Now, according to the statement of the Lagrange’s mean value theorem for a continuous and differentiable function \[f\left( x \right)\] in the interval \[\left( {a,b} \right)\] there exist a real number \[c \in \left( {a,b} \right)\] such that
\[f'\left( c \right) = \dfrac{{f\left( b \right) - f\left( a \right)}}{{b - a}}\]
Here we have \[c \in \left( {1,4} \right)\] so, as per Lagrange’s mean value theorem we have,
\[f'\left( c \right) = \dfrac{{f\left( 4 \right) - f\left( 1 \right)}}{{4 - 1}}\]
Now from the function \[f\left( x \right)\]we have
\[f\left( 4 \right) = \dfrac{1}{{4 \times 4 - 1}} \\
\Rightarrow f\left( 4 \right)= \dfrac{1}{{16 - 1}} \\
\Rightarrow f\left( 4 \right)= \dfrac{1}{{15}} \\ \]
Also,
\[f\left( 1 \right) = \dfrac{1}{{4 \times 1 - 1}} \\
\Rightarrow f\left( 1 \right)= \dfrac{1}{{4 - 1}} \\
\Rightarrow f\left( 1 \right)= \dfrac{1}{3} \\ \]
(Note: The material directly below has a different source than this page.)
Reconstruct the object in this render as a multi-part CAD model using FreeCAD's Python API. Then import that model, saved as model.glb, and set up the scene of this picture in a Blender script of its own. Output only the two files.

Substituting the values we get
\[f'\left( c \right) = \dfrac{{\dfrac{1}{{15}} - \dfrac{1}{3}}}{{4 - 1}}\]
Now as \[f'\left( x \right) = \dfrac{{ - 4}}{{{{\left( {4x - 1} \right)}^2}}}\] so, for \[c\]
\[f'\left( c \right) = \dfrac{{ - 4}}{{{{\left( {4c - 1} \right)}^2}}}\]
On substituting for\[c\]in \[f'\left( c \right)\] and simplifying we get,
\[\dfrac{{ - 4}}{{{{\left( {4c - 1} \right)}^2}}} = \dfrac{{\dfrac{{3 - 15}}{{45}}}}{3} \\
\Rightarrow \dfrac{{ - 4}}{{{{\left( {4c - 1} \right)}^2}}} = \dfrac{{\left( {\dfrac{{ - 12}}{{45}}} \right)}}{3} \\
\Rightarrow \dfrac{{ - 4}}{{{{\left( {4c - 1} \right)}^2}}} = \dfrac{{ - 4}}{{15}} \\ \]
On solving for \[c\]
\[\Rightarrow \dfrac{{ - 4}}{{{{\left( {4c - 1} \right)}^2}}} = \dfrac{{ - 4}}{{45}} \\
\Rightarrow \dfrac{1}{{{{\left( {4c - 1} \right)}^2}}} = \dfrac{1}{{45}} \\
\Rightarrow {\left( {4c - 1} \right)^2} = 45 \\ \]
Taking square roots both sides we get,
\[\Rightarrow \sqrt {{{\left( {4c - 1} \right)}^2}} = \sqrt {45} \\
\Rightarrow \left( {4c - 1} \right) = \pm 3\sqrt 5 \\ \]
Simplifying further we get,
\[\Rightarrow 4c = \pm 3\sqrt 5 + 1 \\
\Rightarrow c = \dfrac{{ \pm 3\sqrt 5 + 1}}{4} \\ \]
Neglecting the negative value we find
\[\therefore c = \dfrac{{3\sqrt 5 + 1}}{4} \in \left( {1,4} \right)\]

Hence, the hypothesis and conclusion of Lagrange’s mean value theorem for the function \[f\left( x \right) = \dfrac{1}{{4x - 1}}, 1 \leqslant x \leqslant 4\] is verified.

Note: Rolle’s Theorem is another theorem for the evaluation of C in mean theorem.The Langrage’s mean value theorem is only applicable when the given function is continuous in the given interval and also only when it is differentiable in the same open interval. A continuous function may be or may not be differentiable but a continuous function is always differentiable.